January 5 – Reuters (Ahmed Rasheed, Ahmed Aboulenein and Jeff Mason): “Iraq’s parliament called… for U.S. and other foreign troops to leave as a backlash grows against the U.S. killing of a top Iranian general, and President Donald Trump doubled down on threats to target Iranian cultural sites if Tehran retaliates. Deepening a crisis that has heightened fears of a major Middle East conflagration, Iran said it was taking another step back from commitments under a 2015 nuclear deal with six major powers.”
January 9 – Associated Press (Samya Kullab and Qassim Abdul-Zahra): “Iraq’s caretaker prime minister asked the U.S. secretary of state to start working out a road map for an American troop withdrawal from Iraq…, signaling his insistence on ending the U.S. military presence despite recent moves to de-escalate tensions between Iran and the U.S. Adel Abdul-Mahdi made the request… with Secretary of State Mike Pompeo… He also told Pompeo that recent U.S. strikes in Iraq were an unacceptable breach of Iraqi sovereignty and a violation of the two countries’ security agreements. The Iraqi leader asked Pompeo to ‘send delegates to Iraq to prepare a mechanism to carry out the parliament’s resolution regarding the withdrawal of foreign troops from Iraq’…”
January 8 – Financial Times (Kathrin Hille and Christian Shepherd): “There was a funfair atmosphere when Tainan Air Base in south Taiwan opened its doors to the public one Saturday morning in October. Multicoloured banners fluttered in the breeze, children pushed to get a front row spot and a ‘flying tigers’ team of pilots looped their planes overhead. But the motivation behind the display is deadly serious. Concerns are building in both Taipei and in the US — the unofficial guarantor of the island’s security — that China could be moving closer to launching the attack which it has been threatening for 70 years. ‘Militarily, the other side has been doing [its] homework for a couple of decades. The threat is real,’ says Enoch Wu, a Taiwanese former special forces office… ‘The [People’s Liberation Army] will achieve a certain credible capability to give that option to Beijing and say, here is that button you can push.’”
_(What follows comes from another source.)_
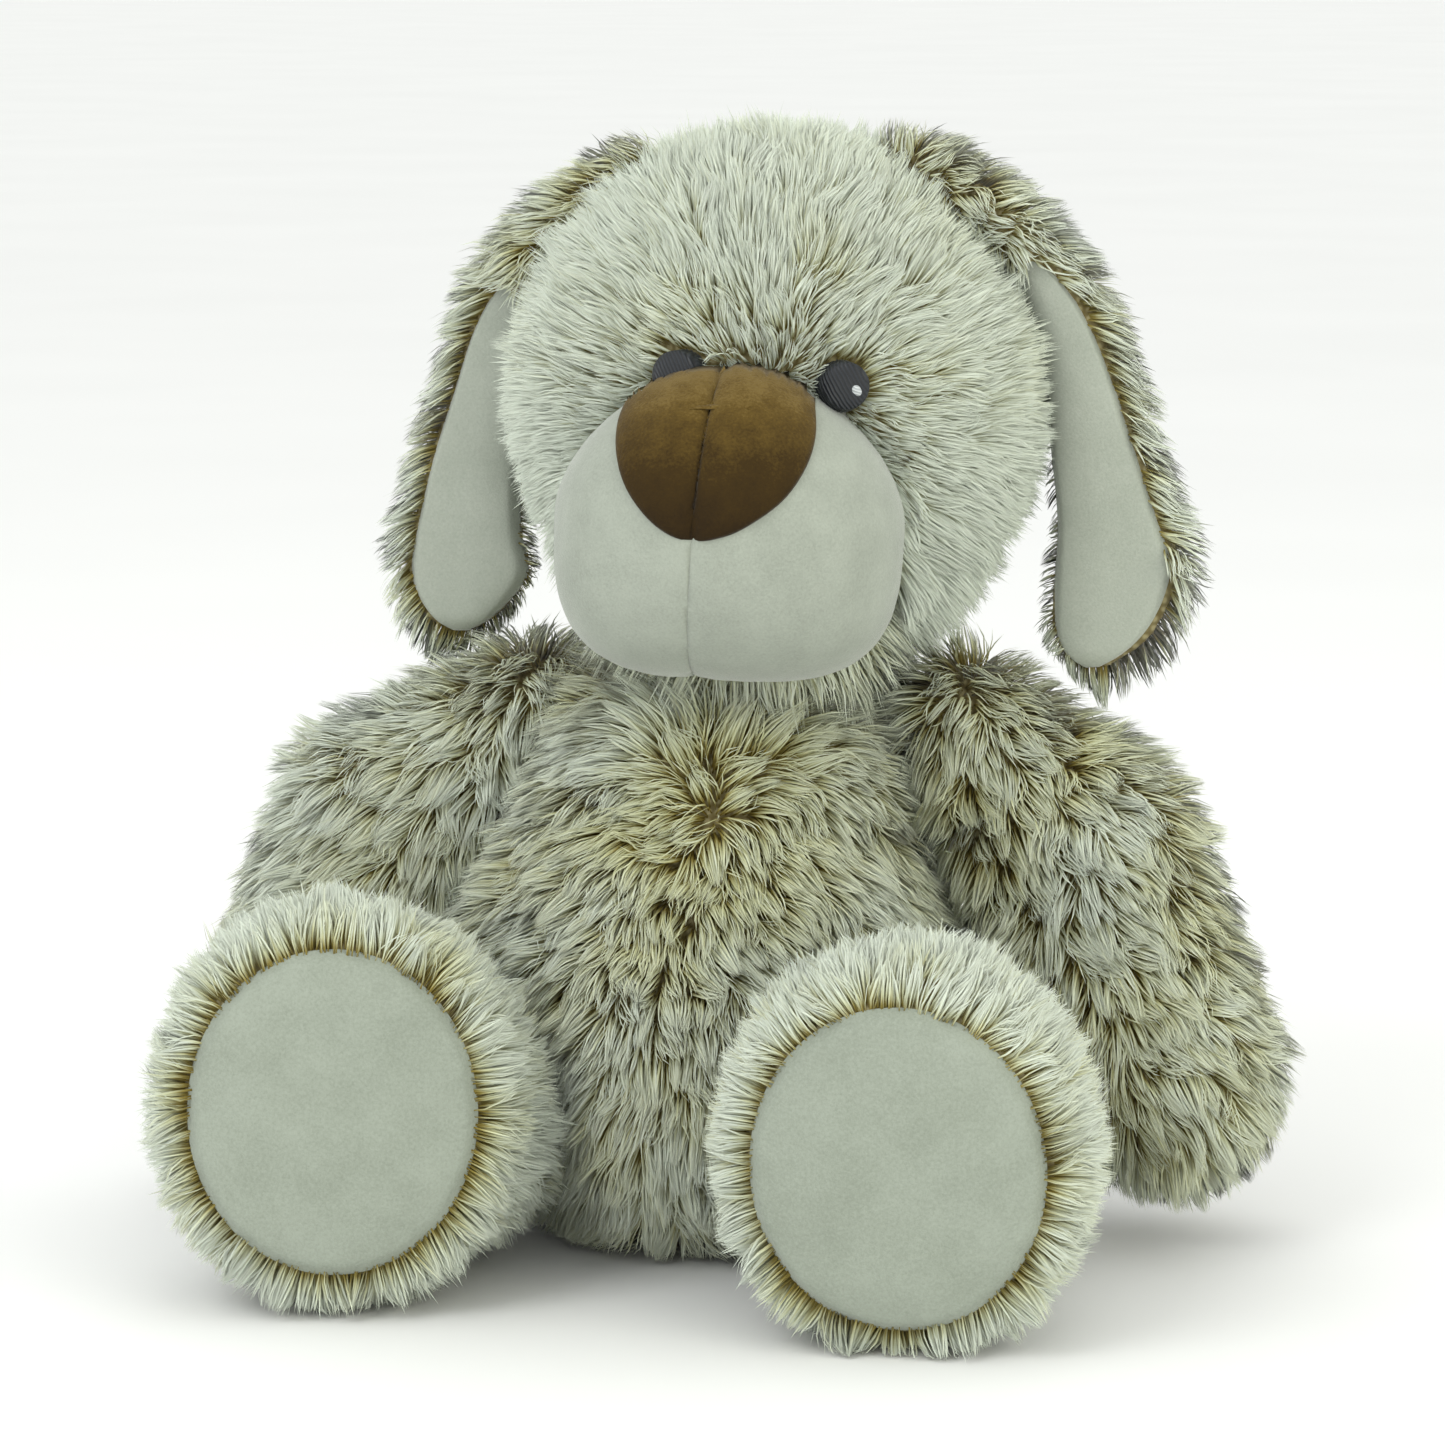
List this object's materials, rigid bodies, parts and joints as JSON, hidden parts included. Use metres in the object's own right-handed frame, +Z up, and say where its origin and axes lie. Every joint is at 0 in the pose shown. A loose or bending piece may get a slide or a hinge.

January 8 – Financial Times (Andrew England): “’Keep your hands off Libya’ was the blunt message delivered by Ghassan Salame, the frustrated UN envoy, when asked this week what he had to say to the foreign powers fuelling a civil war in the north African state. It is a sentiment shared by millions of Libyans whose devastated nation challenges war-torn Syria for the unwanted title of being home to the world’s most internationalised conflict. And there have been signs this week that it was about to get worse. On Sunday, Recep Tayyip Erdogan, Turkey’s president, announced that Turkish troops had been deployed to support the besieged UN-backed government in Tripoli. Hours later, General Khalifa Haftar, who triggered the conflict by launching an offensive on the Libyan capital in April, seized Sirte, a strategically and symbolically important port city. Both moves signalled a dangerous escalation.”